В действительности Толинг – старинный монастырь царей Западного Тибета – сохранил многие свои земли, богатства и привилегии, поэтому с тонкой предусмотрительностью Лхаса держит его под своим прямым наблюдением. Каждые шесть лет из столицы присылают настоятеля, избираемого из наиболее образованных и толковых монахов, а также чанцода, то есть администратора. Настоятель берет на себя духовную работу, заботится о проведении многочисленных религиозных церемоний, ритуалов, проводит обряды изгнания злых духов – настоящий пастырь душ человеческих, которого народ боготворит как святого и тавматурга. Однако он не наделен властью в светских делах, ими занимается чанцод, который управляет обширными богатствами монастыря, сурово следит за сбором налогов и подданными и, периодически посещая храмы, наблюдает за тем, чтобы священные предметы и другие материальные ценности не были бы расхищены и распроданы.
Настоятель и чанцод живут за одной монастырской стеной и под одной крышей: один медитирует, другой командует. Администратор коленопреклоняется в присутствии настоятеля и, когда обращается к нему, использует все тонкие обороты высокого стиля: «жемчужина среди учителей, океан мудрости, высочайший владыка», однако в действительности делает то, что ему вздумается, и не терпит никакого вмешательства духовной власти в свои дела.
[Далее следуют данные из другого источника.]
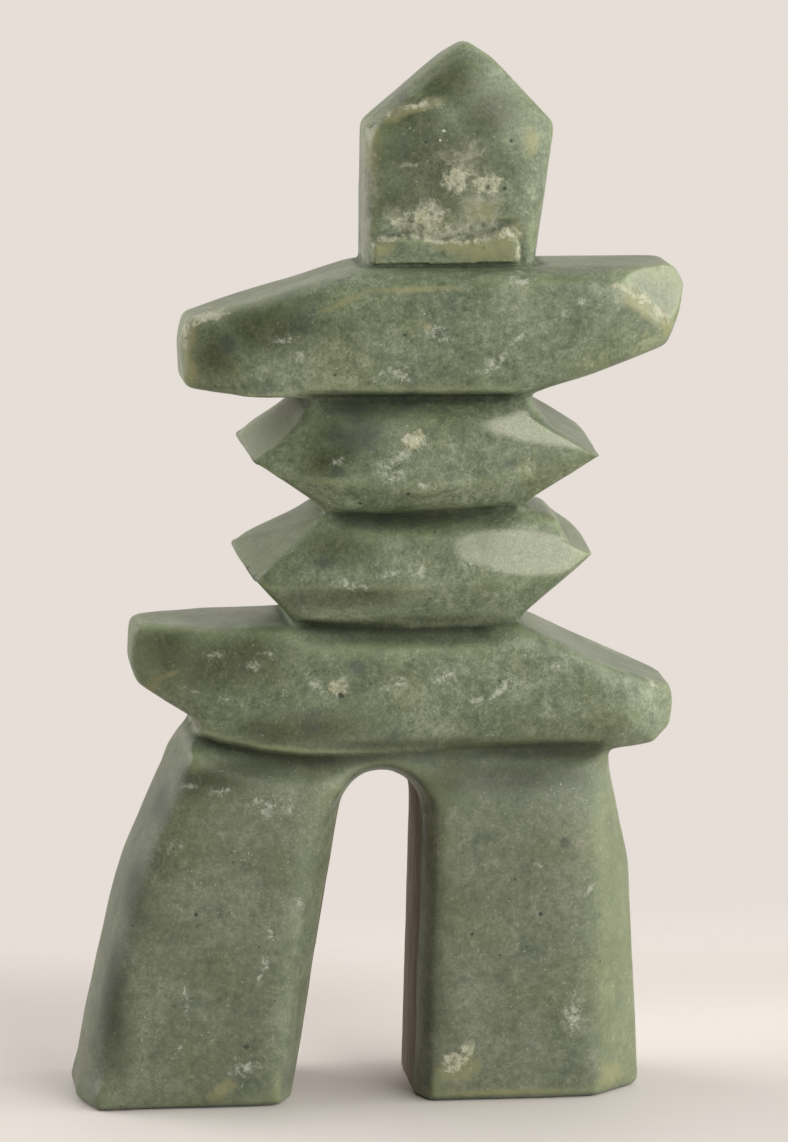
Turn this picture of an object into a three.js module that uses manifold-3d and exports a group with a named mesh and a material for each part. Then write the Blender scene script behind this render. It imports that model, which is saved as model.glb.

Во время продолжительных пребываний в Толинге я наблюдал, насколько сильна неприязнь между ними, вплоть до того что один постоянно подозревает другого и заставляет следить за ним своих преданных слуг, которые лишь разжигают антипатию, доносят, шпионят и клевещут. Монастырь окружен аурой притворного лицемерия, но подлинный тиран, вне всякого сомнения, администратор, жадный до денег и власти, бескультурный и беспринципный, завидующий настоятелю из-за уважения, которое тот завоевал в народе благодаря своим знаниям и добродетели.